Do any of these sound familiar?
Your brain goes blank when you sit down to write.
All your ideas suddenly seem tired.
Actually, you’re the one who’s tired. Far too tired to write.
You realize you have to do some research before you can write. The research will take at least six months.
You accidentally delete the story you were writing or forget to save it and your computer crashes.
You’re totally planning to write, but first you have to check your email.
Before you sit down to write, you’re just going to check social media. For a few hours.
You sit down to write and suddenly you’re googling your ex.
If you’re writing memoir, you decide you’ll have to wait until everyone you’re writing about is dead.

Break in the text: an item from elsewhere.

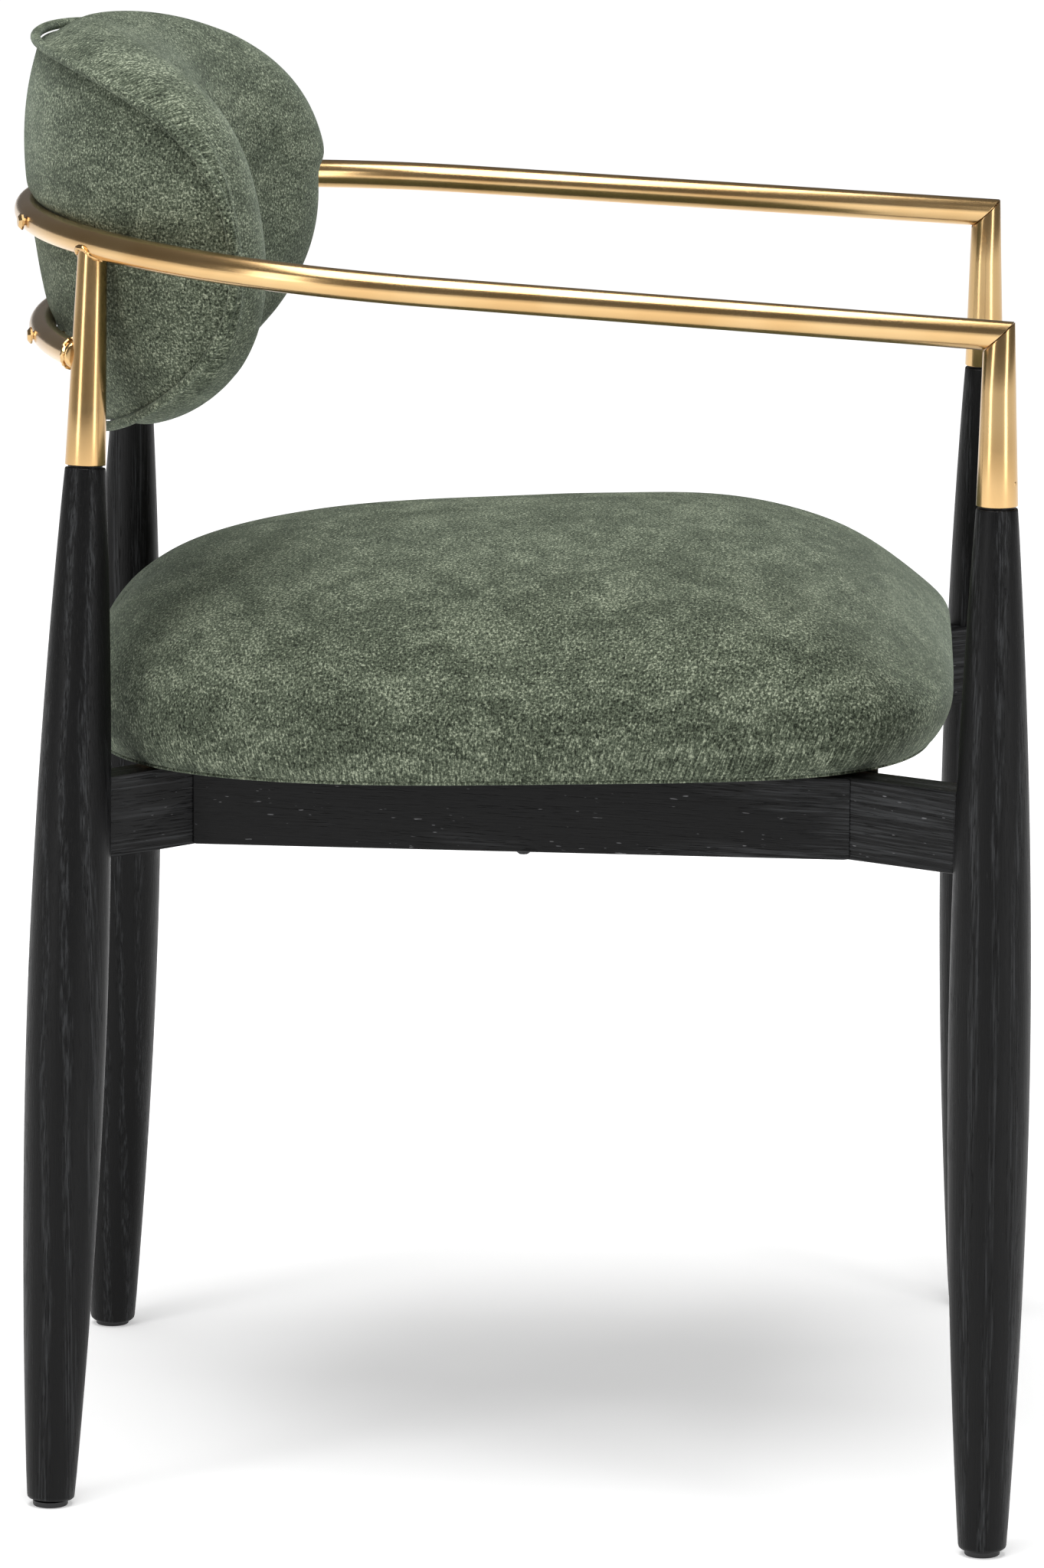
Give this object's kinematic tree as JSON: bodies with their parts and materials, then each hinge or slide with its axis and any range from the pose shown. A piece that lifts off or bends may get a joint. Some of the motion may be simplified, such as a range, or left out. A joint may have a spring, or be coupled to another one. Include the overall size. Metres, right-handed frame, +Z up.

Whenever you want to work, it seems like some huge crisis arises in your life that you’ve got to take care of.
You would write but first you need to eat all the Girl Scout cookies in the house, and then you need to be filled with self-loathing, so really you’re quite busy.
You’d write but first you need to pick a fight with your spouse or child or mom or cat.

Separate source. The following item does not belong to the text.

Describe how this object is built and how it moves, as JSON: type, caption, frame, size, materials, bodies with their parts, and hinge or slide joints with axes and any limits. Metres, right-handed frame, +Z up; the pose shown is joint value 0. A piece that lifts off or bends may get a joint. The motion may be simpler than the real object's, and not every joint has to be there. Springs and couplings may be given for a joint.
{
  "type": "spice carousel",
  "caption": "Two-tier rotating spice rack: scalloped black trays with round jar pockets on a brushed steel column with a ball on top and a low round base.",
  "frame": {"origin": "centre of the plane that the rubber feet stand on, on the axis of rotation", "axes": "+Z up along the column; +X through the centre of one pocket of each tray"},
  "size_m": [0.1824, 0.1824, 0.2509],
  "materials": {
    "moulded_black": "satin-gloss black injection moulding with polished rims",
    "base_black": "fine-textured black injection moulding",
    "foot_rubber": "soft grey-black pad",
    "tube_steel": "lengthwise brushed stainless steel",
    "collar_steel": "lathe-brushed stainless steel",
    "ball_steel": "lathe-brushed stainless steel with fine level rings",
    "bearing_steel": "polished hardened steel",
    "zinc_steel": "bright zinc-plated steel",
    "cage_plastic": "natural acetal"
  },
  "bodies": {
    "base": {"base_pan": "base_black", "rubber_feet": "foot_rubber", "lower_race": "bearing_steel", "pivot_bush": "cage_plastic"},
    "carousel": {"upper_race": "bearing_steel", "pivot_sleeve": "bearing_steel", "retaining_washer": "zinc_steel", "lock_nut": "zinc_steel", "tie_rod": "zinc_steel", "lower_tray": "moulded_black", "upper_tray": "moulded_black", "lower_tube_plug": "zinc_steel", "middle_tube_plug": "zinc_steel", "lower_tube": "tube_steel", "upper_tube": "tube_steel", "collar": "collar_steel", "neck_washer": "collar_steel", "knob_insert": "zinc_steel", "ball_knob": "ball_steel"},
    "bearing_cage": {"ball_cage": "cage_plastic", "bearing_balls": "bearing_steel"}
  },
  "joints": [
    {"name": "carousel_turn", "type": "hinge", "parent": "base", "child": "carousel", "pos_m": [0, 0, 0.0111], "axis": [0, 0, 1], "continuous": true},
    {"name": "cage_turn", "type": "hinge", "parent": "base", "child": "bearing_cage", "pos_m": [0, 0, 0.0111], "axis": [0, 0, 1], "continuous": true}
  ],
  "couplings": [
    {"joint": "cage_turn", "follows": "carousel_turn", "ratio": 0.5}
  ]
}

You sit down to write and your arm is hurting you, actually it’s your left arm, isn’t that a heart attack?
You’re going to start writing, you are, but first you need to take a course or read a book on writing or read ten books and then get an MFA.
Rationally we know these excuses are weak. But when they strike, in that moment they can feel awfully real, painful, and urgent. That’s the lizard brain doing its thing. Once you can identify what’s going on, the illusion gets stripped away. It doesn’t exactly make the discomfort go away; that comes with time, practice, and courage. But you must begin by locating what’s holding you back. Every time you sit down to write, listen for what comes up.
Get to know your lizard brain. How does it manifest itself? Keep a notepad near you while you’re writing, scribble any thoughts or physical sensations that come up. A sudden feeling that you’re too old or too young? Tightness in your chest? An urgent need to image-search moles like the one you’ve been obsessing about?